Slim's critics say he could do more for Mexicans by lowering consumer prices than by making charitable donations.
A 2005 report by the Organization for Economic Cooperation and Development found Mexico's phone rates among the highest in the 30-member group of developed nations, although Telmex questions the study's methodology.
"It's not so much that he's building a fortune," Mexico City-based economist Jonathan Heath said. "The thing that's bad is that he's building more on his monopolies; he's getting monopolistic rents, that's why he's become so stinking rich."
Now worth an estimated $49 billion, Slim is the son of a Lebanese father who built a small family fortune from retailing.
Slim's Telefonos de Mexico SA controls more than 90 percent of the nation's fixed phone lines and made $15.9 billion in 2006; his America Movil SA controls about 70 percent of cellphone service in Mexico and made $21.6 billion.
It's an advantage that is not unusual in Mexico, where businesses are concentrated in a few hands.

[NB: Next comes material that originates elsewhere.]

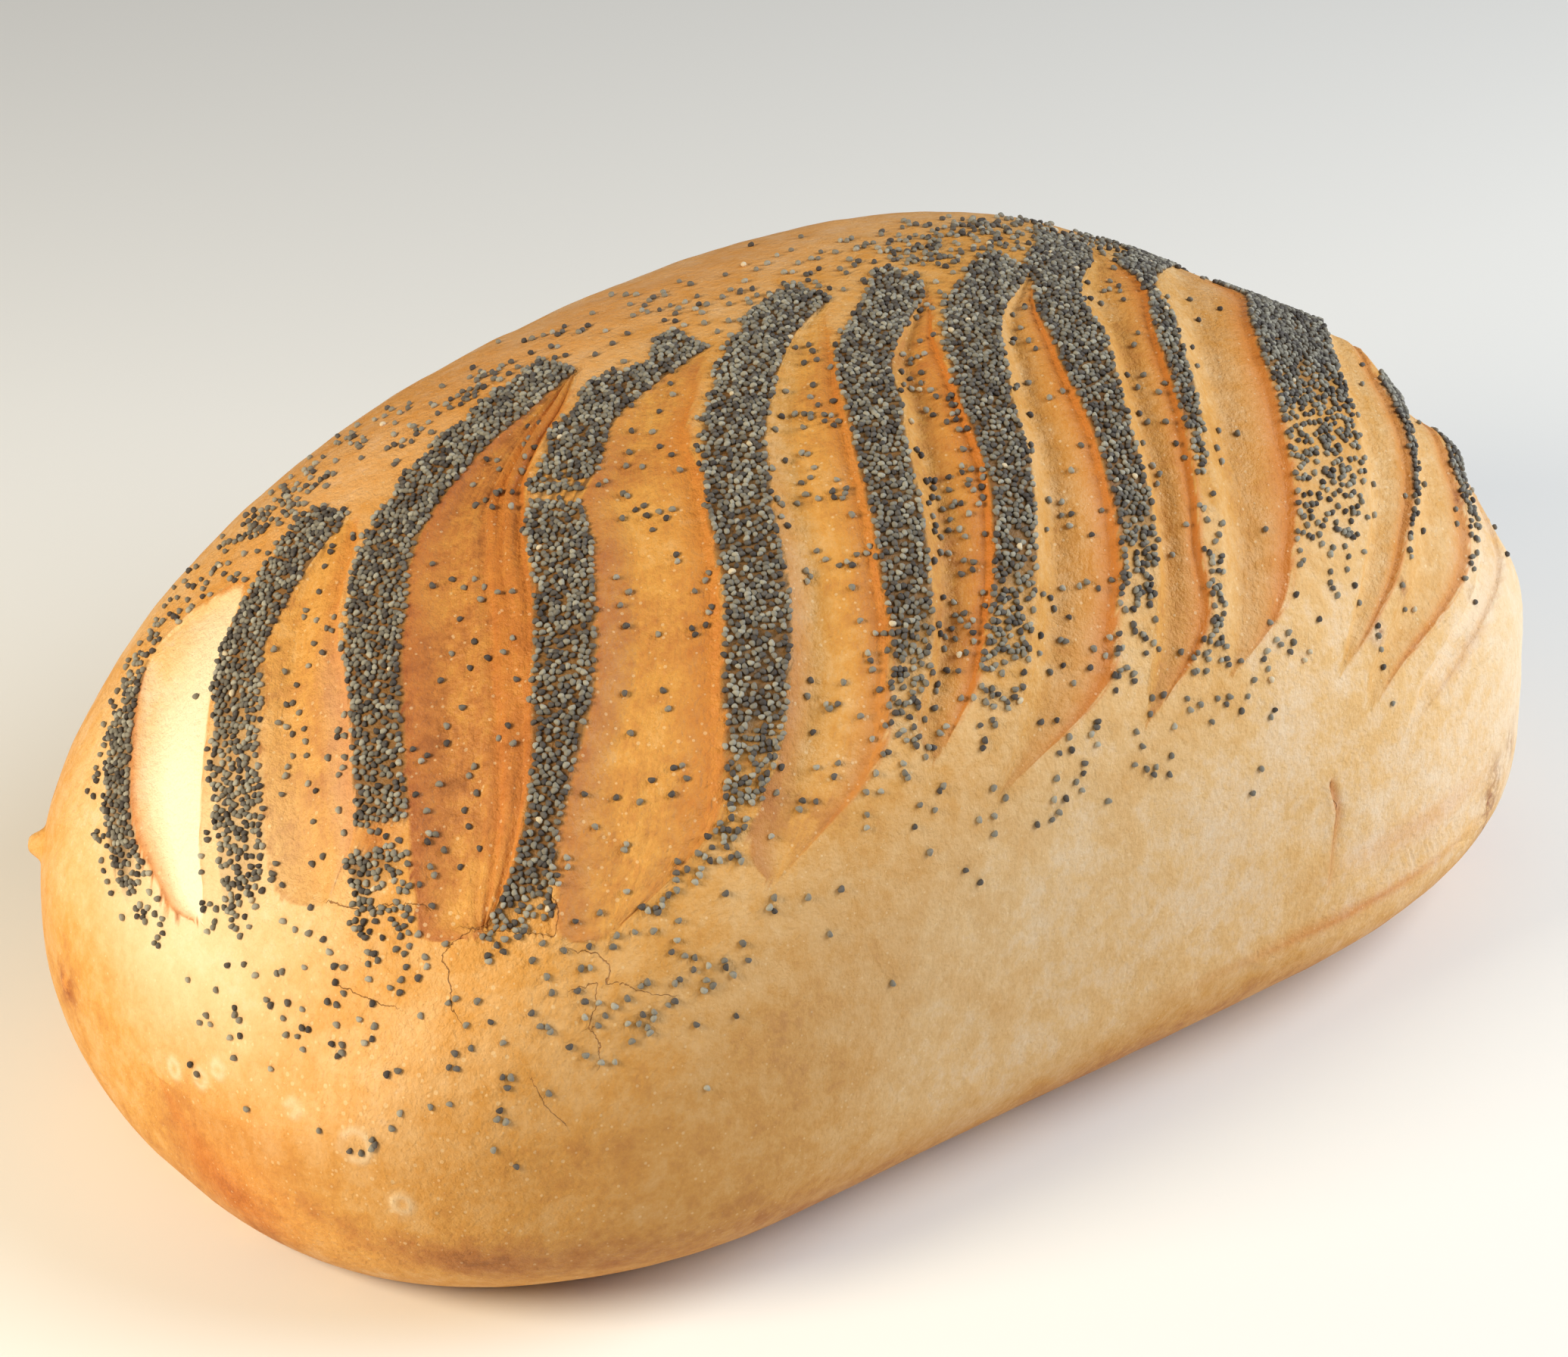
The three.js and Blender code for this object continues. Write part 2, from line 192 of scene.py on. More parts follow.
def smooth_normal(along, around):
    place = np.clip(along, 2 * NORMAL_STEP, 180 - 2 * NORMAL_STEP)
    return unit(np.cross(*steps_across(place, around)))


def curve_at(x, xs, ys):
    """A smooth curve through (xs, ys), held at its end values outside them."""
    xs, ys = np.asarray(xs, float), np.asarray(ys, float)
    slopes = np.gradient(ys, xs)
    start = np.clip(np.searchsorted(xs, x) - 1, 0, len(xs) - 2)
    step = xs[start + 1] - xs[start]
    t = np.clip((x - xs[start]) / step, 0, 1)
    return (
        ys[start] * (1 + 2 * t) * (1 - t) ** 2 + slopes[start] * step * t * (1 - t) ** 2
        + ys[start + 1] * (3 - 2 * t) * t * t - slopes[start + 1] * step * t * t * (1 - t)
    )


def slash_at(slash, around):
    """Centre line, half width and depth of a slash at each place around the loaf."""
    stations, near, far = np.array(slash, float).T
    near, far = curve_at(around, stations, near), curve_at(around, stations, far)
    middle, half_length = (stations[0] + stations[-1]) / 2, (stations[-1] - stations[0]) / 2
    reach = np.minimum(1, np.abs(around - middle) / half_length)
    half = np.where(reach < 1, np.maximum(0, far - near) / 2, 0)
    return (near + far) / 2, half, SLASH_DEPTH * (1 - reach ** DEPTH_TAPER_POWER)


def slash_profile(across):
    """Height of the torn surface across a slash: 0 at its lips, -1 at the foot of its near wall."""
    wall = -smoothstep(across, 0, NEAR_WALL)
    share = (across - NEAR_WALL) / (CREASE - NEAR_WALL)
    rise = share * share * (3 - 2 * share)
    floor = (1 - CREASE_DEPTH) * rise + FLOOR_CROWN * share * np.sin(np.pi * share) - 1
    lip = CREASE_DEPTH * (smoothstep(across, CREASE, 1) - 1)
    return np.where(across < NEAR_WALL, wall, np.where(across > CREASE, lip, floor))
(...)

As a result, Mexicans pay more than other, wealthier nations for services such as electricity, phones and bank fees.
New President Felipe Calderón has promised to battle monopolistic practices, but past efforts have been thwarted by Mexico's entrenched elite.

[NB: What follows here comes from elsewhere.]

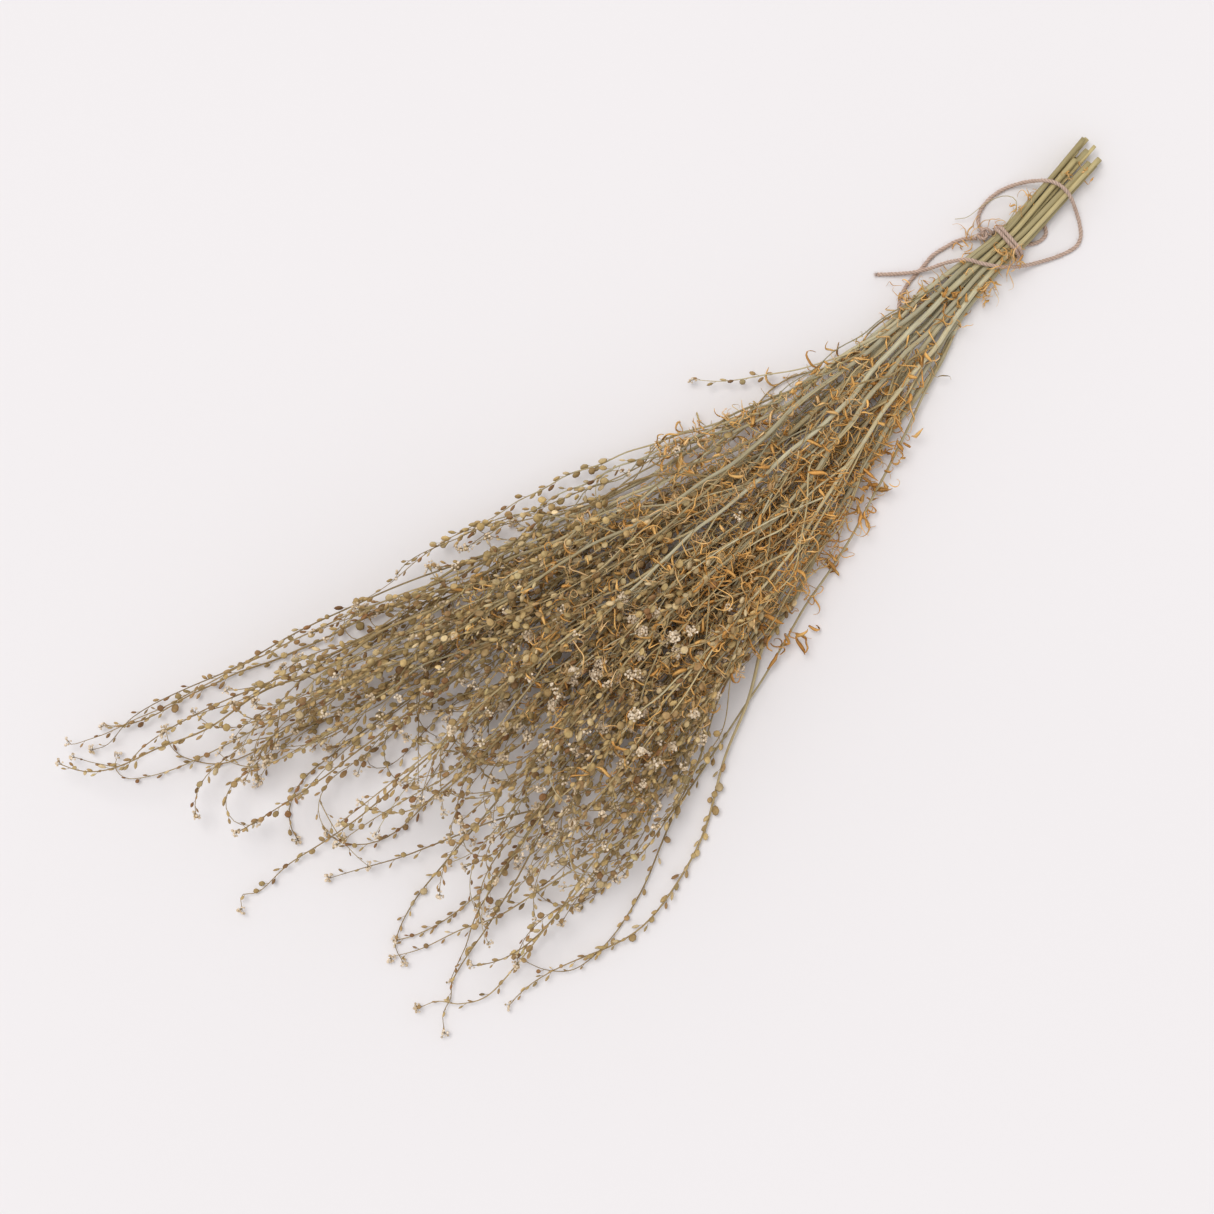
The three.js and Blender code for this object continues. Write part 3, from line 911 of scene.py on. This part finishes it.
def sideLine(plant, order, main):
    # leaves the main stem at a fork and eases into a way of its own
    share = (order + rng.uniform(0.1, 0.9)) / spikes["perPlant"]
    forkFrom = spikes["forkFrom"] - (spikes["forkLeft"] if plant["isLeft"] else 0)
    forkTo = spikes["forkTo"] - (spikes["forkArc"] if plant["bow"] else 0)
    start = plant["cut"] + (plant["tip"] - plant["cut"]) * (forkFrom + (forkTo - forkFrom) * share)
    end = min(start + rng.uniform(*spikes["length"]), plant["tip"] * rng.uniform(*spikes["reachShare"]))
    pull = plant["pull"] * float(np.interp(end, *spikes["pullFades"]))
    fork = stemCentre(plant, np.array([start]))[0]
    offset = [np.interp(start, main[:, 0], main[:, k]) - fork[k] for k in (1, 2)]
    q = np.linspace(0, 1, spikes["points"])
    ease = 1 - (1 - q) ** (spikes["easeLeft"] if plant["isLeft"] else spikes["ease"])
    length = (end - start) / spikes["length"][1]
    for _ in range(spikes["tries"]):
        line = stemCentre(plant, start + (end - start) * q)
        aside = rng.normal(0, spikes["spread"]) * (0.55 + 0.45 * length)  # short ones spread less
        aside = aside + pull * rng.uniform(*spikes["pullShare"])
        line[:, 1] += ease * aside + offset[0] * (1 - ease)
        lift = rng.uniform(*spikes["liftShares"][plant["layer"]])
        line[:, 2] += ease * lift * spikes["lift"] + offset[1] * (1 - ease)
        line = wander(line, stems["wander"] * spikes["wander"])
        if rng.random() < spikes["curlShare"]:
            line = addCurl(line, rng.uniform(*spikes["curlLength"]), rng.normal(0, spikes["curlTurn"]),
                           spikes["droop"])
        line = keepInside(line)
        if isInside(line) and isWithinFan(line):
            break
    return line


def twigLine(line):
    # a short side twig off the outer part of a spike
    pick = rng.integers(*[int(len(line) * share) for share in spikes["twigPlace"]])
    ahead = unit(line[pick + 1] - line[pick - 1])
    side = unit(np.cross(ahead, rng.normal(0, 1, 3)))
    heading = unit(ahead + side * rng.uniform(*spikes["twigLean"]))
    twig = np.stack([line[pick], line[pick] + heading * 0.002])
    length, turn = rng.uniform(*spikes["twigLength"]), rng.normal(0, spikes["twigCurl"])
    return keepInside(addCurl(twig, length, turn, spikes["twigDroop"]))


def sprigLine(points):
    line = wander(smoothLine(points, sprigLook["step"]), sprigLook["wander"])
    line[:, 2] = np.maximum(line[:, 2], room["low"] + room["lineLift"])
    return line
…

"I have tremendous respect and affection for him personally," said former Foreign Minister Jorge Castaneda, who has publicly advocated breaking up Telmex. "The problem is that this is a country where we don't have either the regulatory capacity or the political will to break up monopolies."
Slim faces a potential challenge in the telecom sector from the Televisa network, which controls about 70 percent of Mexico's broadcast market and is looking to extend its dominance in emerging communications systems that integrate telephone, television and Internet transmissions.
Even there, Slim stands to gain -- his fortune includes shares in Televisa, and one of his sons sits on the network's board.